------ Dataset section ------
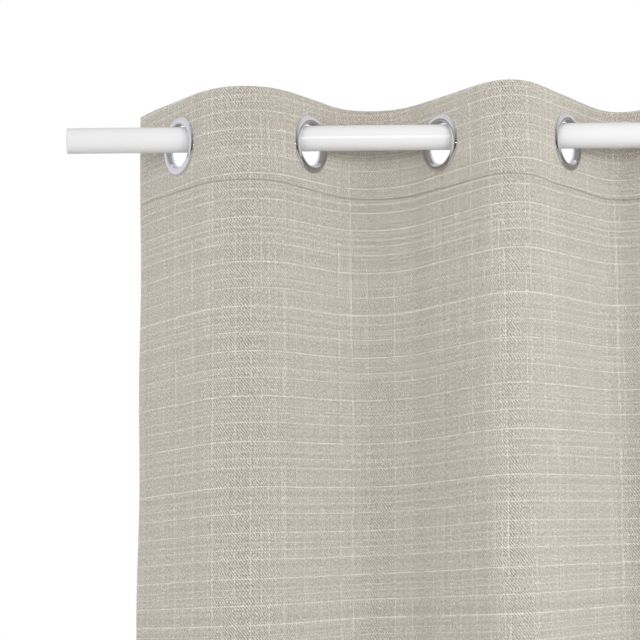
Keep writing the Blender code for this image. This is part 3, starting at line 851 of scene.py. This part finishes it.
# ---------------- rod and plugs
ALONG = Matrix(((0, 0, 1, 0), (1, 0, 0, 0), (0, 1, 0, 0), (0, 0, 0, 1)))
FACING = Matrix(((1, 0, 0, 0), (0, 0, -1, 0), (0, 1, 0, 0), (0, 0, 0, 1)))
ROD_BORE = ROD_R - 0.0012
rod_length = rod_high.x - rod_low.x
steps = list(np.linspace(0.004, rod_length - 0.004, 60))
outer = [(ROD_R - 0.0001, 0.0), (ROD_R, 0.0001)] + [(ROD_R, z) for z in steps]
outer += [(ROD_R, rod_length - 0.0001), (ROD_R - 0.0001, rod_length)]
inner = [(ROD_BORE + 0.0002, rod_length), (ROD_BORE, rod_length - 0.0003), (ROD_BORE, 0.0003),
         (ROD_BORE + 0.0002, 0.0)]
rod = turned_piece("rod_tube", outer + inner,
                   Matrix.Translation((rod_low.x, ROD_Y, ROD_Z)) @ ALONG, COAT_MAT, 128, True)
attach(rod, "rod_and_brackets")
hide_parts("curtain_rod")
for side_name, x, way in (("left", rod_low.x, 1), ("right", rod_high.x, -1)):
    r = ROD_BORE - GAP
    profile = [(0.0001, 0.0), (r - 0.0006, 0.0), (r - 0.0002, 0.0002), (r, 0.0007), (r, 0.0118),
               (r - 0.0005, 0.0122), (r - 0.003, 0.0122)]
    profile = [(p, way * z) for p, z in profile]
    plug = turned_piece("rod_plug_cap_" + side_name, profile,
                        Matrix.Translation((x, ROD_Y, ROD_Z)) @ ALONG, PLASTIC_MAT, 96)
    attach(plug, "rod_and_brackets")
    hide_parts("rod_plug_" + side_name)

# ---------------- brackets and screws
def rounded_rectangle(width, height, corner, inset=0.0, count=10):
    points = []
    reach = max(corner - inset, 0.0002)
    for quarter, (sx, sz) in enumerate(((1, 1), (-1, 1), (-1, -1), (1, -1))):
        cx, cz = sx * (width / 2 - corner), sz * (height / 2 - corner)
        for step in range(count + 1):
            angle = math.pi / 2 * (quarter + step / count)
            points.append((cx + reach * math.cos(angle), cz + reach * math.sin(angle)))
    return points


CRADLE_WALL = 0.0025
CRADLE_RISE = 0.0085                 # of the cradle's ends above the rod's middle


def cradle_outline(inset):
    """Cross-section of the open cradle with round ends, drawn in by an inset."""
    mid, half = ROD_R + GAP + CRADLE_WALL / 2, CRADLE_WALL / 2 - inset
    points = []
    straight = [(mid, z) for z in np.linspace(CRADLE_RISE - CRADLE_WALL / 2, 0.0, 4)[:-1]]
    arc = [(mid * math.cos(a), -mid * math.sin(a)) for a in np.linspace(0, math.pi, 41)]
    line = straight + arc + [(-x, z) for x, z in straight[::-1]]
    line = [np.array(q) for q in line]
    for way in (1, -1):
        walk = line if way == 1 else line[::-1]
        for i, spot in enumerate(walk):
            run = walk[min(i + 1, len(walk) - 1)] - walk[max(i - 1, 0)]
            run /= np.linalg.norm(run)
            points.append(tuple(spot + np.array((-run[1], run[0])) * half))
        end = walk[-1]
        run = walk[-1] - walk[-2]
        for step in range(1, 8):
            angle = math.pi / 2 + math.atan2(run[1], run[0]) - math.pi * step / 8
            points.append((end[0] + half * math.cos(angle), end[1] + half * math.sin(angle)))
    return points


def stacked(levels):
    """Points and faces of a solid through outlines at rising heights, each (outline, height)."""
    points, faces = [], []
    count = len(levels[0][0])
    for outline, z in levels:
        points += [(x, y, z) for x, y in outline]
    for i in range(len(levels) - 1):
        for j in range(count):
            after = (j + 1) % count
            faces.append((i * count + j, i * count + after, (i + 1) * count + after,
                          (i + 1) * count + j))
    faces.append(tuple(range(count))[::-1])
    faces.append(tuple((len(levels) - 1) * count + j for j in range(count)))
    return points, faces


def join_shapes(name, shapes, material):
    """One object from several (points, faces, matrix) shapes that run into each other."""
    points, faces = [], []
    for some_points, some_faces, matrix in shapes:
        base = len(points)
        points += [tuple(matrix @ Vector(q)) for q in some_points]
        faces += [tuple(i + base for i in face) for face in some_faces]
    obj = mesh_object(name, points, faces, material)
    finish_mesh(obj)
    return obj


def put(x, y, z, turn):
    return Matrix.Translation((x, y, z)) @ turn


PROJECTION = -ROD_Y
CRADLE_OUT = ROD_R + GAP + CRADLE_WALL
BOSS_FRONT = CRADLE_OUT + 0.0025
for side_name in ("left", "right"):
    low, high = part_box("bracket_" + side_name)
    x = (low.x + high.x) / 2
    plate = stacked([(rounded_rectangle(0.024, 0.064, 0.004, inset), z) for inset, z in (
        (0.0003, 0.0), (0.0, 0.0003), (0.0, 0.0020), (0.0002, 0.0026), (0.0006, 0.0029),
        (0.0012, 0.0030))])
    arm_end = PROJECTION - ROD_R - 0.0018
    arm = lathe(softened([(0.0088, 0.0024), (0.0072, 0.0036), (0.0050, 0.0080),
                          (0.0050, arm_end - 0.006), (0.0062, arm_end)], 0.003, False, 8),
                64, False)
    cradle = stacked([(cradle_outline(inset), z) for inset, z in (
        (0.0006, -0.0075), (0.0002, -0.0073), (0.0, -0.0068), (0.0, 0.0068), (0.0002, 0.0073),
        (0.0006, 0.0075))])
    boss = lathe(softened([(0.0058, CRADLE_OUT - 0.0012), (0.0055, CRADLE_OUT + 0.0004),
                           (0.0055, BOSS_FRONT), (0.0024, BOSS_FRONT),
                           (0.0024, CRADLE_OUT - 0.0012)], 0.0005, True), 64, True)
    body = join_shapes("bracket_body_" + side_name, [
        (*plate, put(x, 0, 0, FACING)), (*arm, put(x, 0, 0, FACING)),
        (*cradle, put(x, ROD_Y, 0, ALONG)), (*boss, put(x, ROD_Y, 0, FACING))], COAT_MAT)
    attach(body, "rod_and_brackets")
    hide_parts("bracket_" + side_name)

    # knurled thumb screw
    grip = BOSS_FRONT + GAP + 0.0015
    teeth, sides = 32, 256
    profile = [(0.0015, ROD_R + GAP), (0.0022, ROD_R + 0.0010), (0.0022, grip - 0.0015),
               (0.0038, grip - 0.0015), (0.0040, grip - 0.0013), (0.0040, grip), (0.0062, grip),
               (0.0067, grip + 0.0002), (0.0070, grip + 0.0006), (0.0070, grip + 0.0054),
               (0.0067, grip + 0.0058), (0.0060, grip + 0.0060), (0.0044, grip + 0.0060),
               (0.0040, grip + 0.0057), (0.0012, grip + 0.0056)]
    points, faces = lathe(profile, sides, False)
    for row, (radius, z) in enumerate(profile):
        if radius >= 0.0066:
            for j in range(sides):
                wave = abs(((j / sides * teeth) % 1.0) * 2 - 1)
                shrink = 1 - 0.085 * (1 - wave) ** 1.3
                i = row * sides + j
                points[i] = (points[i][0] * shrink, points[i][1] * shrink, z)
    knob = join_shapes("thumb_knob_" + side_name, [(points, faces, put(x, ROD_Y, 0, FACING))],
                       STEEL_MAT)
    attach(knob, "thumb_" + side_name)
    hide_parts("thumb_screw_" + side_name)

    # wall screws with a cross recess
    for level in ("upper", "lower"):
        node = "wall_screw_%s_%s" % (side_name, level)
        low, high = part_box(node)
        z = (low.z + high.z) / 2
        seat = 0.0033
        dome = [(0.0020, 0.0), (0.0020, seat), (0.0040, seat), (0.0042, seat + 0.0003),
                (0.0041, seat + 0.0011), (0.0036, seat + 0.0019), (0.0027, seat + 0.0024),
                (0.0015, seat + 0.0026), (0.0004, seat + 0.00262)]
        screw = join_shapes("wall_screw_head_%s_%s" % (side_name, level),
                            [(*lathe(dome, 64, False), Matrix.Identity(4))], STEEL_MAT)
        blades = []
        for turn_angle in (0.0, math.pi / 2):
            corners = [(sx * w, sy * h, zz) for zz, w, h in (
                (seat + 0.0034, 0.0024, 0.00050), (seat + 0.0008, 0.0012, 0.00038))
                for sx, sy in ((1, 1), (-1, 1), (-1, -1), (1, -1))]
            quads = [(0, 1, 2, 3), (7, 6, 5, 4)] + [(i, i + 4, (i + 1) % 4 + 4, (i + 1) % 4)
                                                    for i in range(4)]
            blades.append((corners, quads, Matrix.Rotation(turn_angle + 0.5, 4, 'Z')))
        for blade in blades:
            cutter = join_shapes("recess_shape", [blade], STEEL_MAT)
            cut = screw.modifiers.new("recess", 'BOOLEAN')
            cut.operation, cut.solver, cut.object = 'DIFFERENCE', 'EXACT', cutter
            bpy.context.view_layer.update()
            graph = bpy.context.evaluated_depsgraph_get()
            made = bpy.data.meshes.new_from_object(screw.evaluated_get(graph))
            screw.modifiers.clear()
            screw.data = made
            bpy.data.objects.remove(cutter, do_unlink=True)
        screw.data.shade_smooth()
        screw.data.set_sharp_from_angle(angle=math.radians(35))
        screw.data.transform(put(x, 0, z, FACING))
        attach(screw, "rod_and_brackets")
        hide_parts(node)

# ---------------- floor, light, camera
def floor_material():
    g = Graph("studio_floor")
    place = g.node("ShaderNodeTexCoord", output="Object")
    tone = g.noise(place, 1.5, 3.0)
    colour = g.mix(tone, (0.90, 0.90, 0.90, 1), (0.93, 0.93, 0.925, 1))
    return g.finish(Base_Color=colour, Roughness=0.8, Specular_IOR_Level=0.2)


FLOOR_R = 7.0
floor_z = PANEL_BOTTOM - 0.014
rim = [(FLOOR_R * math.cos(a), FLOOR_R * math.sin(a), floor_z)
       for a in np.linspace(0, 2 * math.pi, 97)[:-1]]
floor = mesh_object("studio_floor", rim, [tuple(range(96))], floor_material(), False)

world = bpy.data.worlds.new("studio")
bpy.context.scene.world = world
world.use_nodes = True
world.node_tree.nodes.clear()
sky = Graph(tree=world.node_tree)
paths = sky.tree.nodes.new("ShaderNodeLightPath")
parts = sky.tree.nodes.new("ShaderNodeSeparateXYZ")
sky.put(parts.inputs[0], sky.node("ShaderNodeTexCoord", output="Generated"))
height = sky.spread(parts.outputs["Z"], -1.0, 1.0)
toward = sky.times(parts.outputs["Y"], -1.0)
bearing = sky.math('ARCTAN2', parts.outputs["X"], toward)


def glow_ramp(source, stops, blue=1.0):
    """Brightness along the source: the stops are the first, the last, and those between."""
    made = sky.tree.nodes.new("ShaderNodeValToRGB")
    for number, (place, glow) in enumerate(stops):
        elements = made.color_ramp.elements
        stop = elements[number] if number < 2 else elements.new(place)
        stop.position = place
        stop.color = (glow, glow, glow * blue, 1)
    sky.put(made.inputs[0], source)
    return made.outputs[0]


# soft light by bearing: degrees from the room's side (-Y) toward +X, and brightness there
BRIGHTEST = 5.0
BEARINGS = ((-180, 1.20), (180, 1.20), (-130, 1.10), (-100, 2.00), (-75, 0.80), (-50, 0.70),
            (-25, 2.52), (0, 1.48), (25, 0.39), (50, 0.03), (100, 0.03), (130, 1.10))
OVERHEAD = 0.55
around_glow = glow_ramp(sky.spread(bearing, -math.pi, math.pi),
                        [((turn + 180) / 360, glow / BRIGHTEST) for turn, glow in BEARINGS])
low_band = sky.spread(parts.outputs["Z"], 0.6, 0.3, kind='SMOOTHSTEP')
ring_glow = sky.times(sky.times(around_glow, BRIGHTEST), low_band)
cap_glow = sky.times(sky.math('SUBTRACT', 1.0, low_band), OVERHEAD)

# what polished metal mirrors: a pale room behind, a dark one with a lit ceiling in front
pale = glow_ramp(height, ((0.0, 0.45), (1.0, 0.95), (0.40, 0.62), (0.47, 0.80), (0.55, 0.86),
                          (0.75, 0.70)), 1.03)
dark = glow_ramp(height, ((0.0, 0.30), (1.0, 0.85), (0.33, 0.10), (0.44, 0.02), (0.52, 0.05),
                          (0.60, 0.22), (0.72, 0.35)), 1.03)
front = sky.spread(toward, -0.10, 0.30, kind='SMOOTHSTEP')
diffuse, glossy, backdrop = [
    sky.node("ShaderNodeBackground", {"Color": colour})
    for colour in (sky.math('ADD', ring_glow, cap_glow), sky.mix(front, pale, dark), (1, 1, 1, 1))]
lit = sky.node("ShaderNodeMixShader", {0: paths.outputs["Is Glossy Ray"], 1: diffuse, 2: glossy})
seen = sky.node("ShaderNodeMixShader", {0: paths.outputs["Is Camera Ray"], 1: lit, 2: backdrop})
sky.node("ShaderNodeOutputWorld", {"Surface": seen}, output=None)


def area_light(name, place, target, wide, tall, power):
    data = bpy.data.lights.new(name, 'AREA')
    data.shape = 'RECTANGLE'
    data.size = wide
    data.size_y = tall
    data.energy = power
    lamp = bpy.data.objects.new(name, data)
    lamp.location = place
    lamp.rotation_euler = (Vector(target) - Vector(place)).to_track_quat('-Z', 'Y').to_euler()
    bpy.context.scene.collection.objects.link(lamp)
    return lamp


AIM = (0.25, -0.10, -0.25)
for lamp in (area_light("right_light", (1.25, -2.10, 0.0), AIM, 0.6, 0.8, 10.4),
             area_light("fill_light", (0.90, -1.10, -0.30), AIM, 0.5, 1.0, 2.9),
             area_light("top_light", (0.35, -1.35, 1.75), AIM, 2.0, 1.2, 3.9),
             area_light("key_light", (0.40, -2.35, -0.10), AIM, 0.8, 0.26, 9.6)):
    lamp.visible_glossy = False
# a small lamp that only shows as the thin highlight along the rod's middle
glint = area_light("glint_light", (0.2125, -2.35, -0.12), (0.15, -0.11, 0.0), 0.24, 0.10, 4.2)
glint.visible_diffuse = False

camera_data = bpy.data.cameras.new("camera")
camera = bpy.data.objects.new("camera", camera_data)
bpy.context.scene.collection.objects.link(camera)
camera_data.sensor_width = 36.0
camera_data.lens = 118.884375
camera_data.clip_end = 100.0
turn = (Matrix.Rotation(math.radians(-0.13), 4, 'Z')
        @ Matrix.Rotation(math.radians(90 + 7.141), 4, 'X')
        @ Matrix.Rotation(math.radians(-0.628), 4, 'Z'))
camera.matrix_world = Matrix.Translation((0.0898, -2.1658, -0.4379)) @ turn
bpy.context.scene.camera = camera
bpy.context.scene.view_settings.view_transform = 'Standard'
------
Pick out the lines containing the string "body".

    body = join_shapes("bracket_body_" + side_name, [
    attach(body, "rod_and_brackets")